What was worse is Paul says losing his card put a big dent in his credit score, which in turn put a big dent in his plans to refinance his house.

"So, it's upsetting. And, I was always a very good customer to them," Kaye said. "The credit card companies can kind of run willy-nilly and they can do whatever they want. They can cancel your card. They can raise your interest rates."

Joe Ridout with Consumer Action says millions of people are feeling the same pinch, higher rates and less credit.

"So many very responsible borrowers have been caught up in this dragnet as banks try to identify who's a greater or lesser credit risk, that we're seeing probably millions of cardholders suffering through no fault of their own," he said.

American express dumped him and many other customers right after it accepted a $3 billion government bailout. American Express even turned itself into a bank so it could qualify for TARP funds.

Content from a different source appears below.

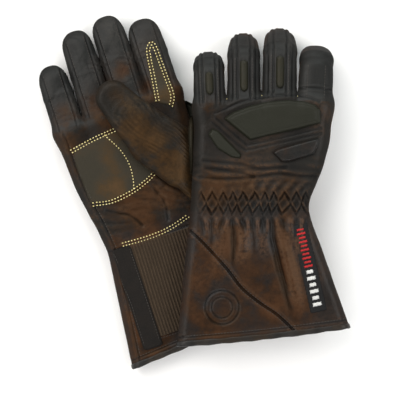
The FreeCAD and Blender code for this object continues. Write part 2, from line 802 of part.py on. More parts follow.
def woven_label(glove):
    """A woven label sewn to the thumb side of the back of the cuff."""
    body = new_body(f"{glove}_woven_label")
    half, length = "label_width / 2", "label_length / 2"
    corners = [
        (f"0 - {half}", f"0 - {length}"),
        (half, f"0 - {length}"),
        (half, length),
        (f"0 - {half}", length),
    ]
    pad(body, sketch(body, "XY_Plane", [corners]), "label")
    side = THUMB_SIDE[glove]
    at = move(side * numbers["label_x"], -numbers["label_y"], numbers["cuff_thick"] / 2)
    body.Placement = cuff_frame(glove) * at * turn(AXIS_Z, side * numbers["label_turn"])
    return body


def closure_flap(glove):
    """The flap that fastens the cuff, sewn along its little-finger edge."""
    body = new_body(f"{glove}_closure_flap")
    low, high = "0 - flap_bottom", "0 - flap_top"
    corners = [("0", low), ("flap_width", low), ("flap_width", high), ("0", high)]
    pad(body, sketch(body, "XY_Plane", [mirrored(glove, corners)]), "flap", "Symmetric")
    free_edge = numbers["flap_width"] / 2
    fillet(body, "0.2 * flap_width", lambda e: upright(e) and abs(e.CenterOfMass.x) > free_edge)
    body.Placement = flap_frame(glove)
    return body


def hook_tape(glove):
    """Hook tape under the flap's free edge, gripping the ribbed panel's loops."""
    body = new_body(f"{glove}_hook_tape")
    far, near = "flap_width - 1.5", "flap_width - 1.5 - hook_width"
    low, high = "0 - flap_bottom + 9", "0 - flap_top - 4"
    corners = [(near, low), (far, low), (far, high), (near, high)]
    pad(body, sketch(body, "XY_Plane", [mirrored(glove, corners)]), "hook - 0.1")
    body.Placement = flap_frame(glove) * move(0, 0, numbers["flap"] / 2)
    return body


# ---------------------------------------------------------------- the pair

def build_glove(glove):
    """Every sub-part of one glove, as the list of objects to write."""
    back, palm, hand_strips, hand_lining = hand_parts(glove)
    back_outer, back_inner, cuff_palm, ribbed, cuff_strips, cuff_lining = cuff_parts(glove)
    made = [back, palm, back_outer, back_inner, cuff_palm, ribbed]
    made.append(group(f"{glove}_outer_side_strip", [hand_strips[0], cuff_strips[0]]))
    made.append(group(f"{glove}_inner_side_strip", [hand_strips[1], cuff_strips[1]]))
    made.append(group(f"{glove}_lining", [hand_lining, cuff_lining]))
    made += [wrist_elastic(glove), knuckle_guard(glove), guard_side_pads(glove), palm_patch(glove)]
    made += [hem_binding(glove), woven_label(glove), closure_flap(glove), hook_tape(glove)]
    for finger in FINGERS:
        made += [near_segment(glove, finger), tip_segment(glove, finger)]
    made += [finger_pad(glove, finger) for finger in PADDED_FINGERS]
    made += [index_patch(glove), thumb(glove)]
    return made


def check(objects):
    """Stops if anything in the document failed, or a sub-part is empty or broken."""
    failed = [o.Label for o in doc.Objects if {"Invalid", "Error"} & set(o.State)]
    if failed:
        raise ValueError(f"these failed to compute: {failed}")
    for o in objects:
        if o.Shape.isNull() or not o.Shape.isValid() or not o.Shape.Solids:
            raise ValueError(f"{o.Label} has no valid solid")


nodes = [part for glove in GLOVES for part in build_glove(glove)]
doc.recompute()
check(nodes)
os.makedirs("parts", exist_ok=True)
for node in nodes:
    node.Shape.exportStep(f"parts/{node.Label}.step")
print(f"{len(nodes)} nodes, {sum(len(n.Shape.Solids) for n in nodes)} solids")
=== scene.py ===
"""Looks for the pair of leather motorcycle gauntlets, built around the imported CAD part.

Each glove is modelled in its own frame, in millimetres: u across (the thumb at +u), v from the wrist
towards the fingertips, w out of the back of the hand. Both gloves share one leather body, made as a
distance field, and differ in their thumb, their finger bends and the way they lie.
"""

import json
import math

import bpy
import numpy as np
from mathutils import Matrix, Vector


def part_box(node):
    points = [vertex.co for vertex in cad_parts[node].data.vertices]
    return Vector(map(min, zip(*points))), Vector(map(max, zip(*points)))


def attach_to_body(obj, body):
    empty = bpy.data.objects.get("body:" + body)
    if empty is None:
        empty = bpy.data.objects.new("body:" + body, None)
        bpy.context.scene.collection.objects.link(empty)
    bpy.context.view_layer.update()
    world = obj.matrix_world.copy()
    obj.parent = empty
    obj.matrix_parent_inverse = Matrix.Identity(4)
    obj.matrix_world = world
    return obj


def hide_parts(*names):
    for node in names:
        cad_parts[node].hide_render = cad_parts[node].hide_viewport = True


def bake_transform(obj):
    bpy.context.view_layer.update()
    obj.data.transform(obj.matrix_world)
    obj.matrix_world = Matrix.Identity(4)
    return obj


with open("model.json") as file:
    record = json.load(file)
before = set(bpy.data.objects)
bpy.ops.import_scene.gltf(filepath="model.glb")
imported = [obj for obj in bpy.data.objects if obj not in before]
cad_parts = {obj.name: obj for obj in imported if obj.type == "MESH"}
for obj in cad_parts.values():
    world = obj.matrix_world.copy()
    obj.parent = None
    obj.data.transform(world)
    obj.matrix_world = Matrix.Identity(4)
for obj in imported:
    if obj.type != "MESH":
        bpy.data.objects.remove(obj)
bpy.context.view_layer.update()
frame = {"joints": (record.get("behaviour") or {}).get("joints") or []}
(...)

"Rather than making lending easier they've made it more difficult by cancelling people's cards, by paying people to go away," Kaye said. "Isn't it ironic. I pay a lot in taxes and the more I pay the more I seem to be penalized."

American Express even offered many of its customers $300 each if they would close their accounts. The company would not say how many customers were cancelled.

American Express told 7 on Your Side, "We are being more targeted in terms of managing risk prudently. It is important to give credit-worthy card members the capacity to increase their spending and share of wallet with us. It is equally important to reduce our exposure to card members whose credit profile has worsened."

The company said TARP funds are intended to "increase our ability to make credit available to our customers. With that said, we do have to continue to make good credit decisions and manage risk prudently."

American Express would not discuss Kaye's case specifically and did not agree to restore his credit card. It never even offered him the $300 to go away.

"They just cancelled," Kaye said laughingly. "$300 would have been nice."

Not much can be done when a credit card is cancelled. Consumers can ask credit card issuers to reconsider or try to get another credit card, but should be careful, because applying for too many credit cards too often can damage a credit score.